In a world of eye-first interfaces, Hecttor is built for the ear. Not to be heard louder. But to be understood better.

 

 

Because real-time voice UX isn't about what you build. It's about what you remove.

 

What is voice UX and why does it matter in contact centers?

Voice UX (User Experience) refers to how users interact with voice-based technologies. In contact centers, voice UX is critical because agents rely on real-time audio to resolve customer issues. Poor voice UX can lead to misunderstandings, cognitive overload, and lower customer satisfaction.

How does traditional voice AI increase agent stress?

Traditional voice AI tools often add dashboards, alerts, and interfaces that distract agents during live calls. These systems demand multitasking, which increases cognitive load and leads to stress, slower response times, and burnout.

What makes Hecttor’s voice AI different from other solutions?

Hecttor is designed specifically for the agent experience. It operates in the background with sub-200ms latency, enhances audio clarity without robotic transformations, and requires no extra interfaces—reducing cognitive friction and improving call flow.
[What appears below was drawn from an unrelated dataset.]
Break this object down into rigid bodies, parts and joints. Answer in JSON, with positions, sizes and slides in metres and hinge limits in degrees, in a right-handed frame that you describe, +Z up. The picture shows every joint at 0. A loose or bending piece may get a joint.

Why is cognitive load a problem in contact center technology?

Cognitive load refers to the mental effort required to process information. In contact centers, agents handle complex conversations while juggling multiple tools. High cognitive load leads to mistakes, fatigue, and poor customer experience. Reducing it is key to productivity and agent retention.

How does Hecttor improve voice UX for agents in real time?

Hecttor improves voice UX by slowing down only the most information-dense parts of speech, preserving emotion and clarity, and processing audio locally to avoid delays. This enables agents to better understand customers without extra mental strain or added software layers.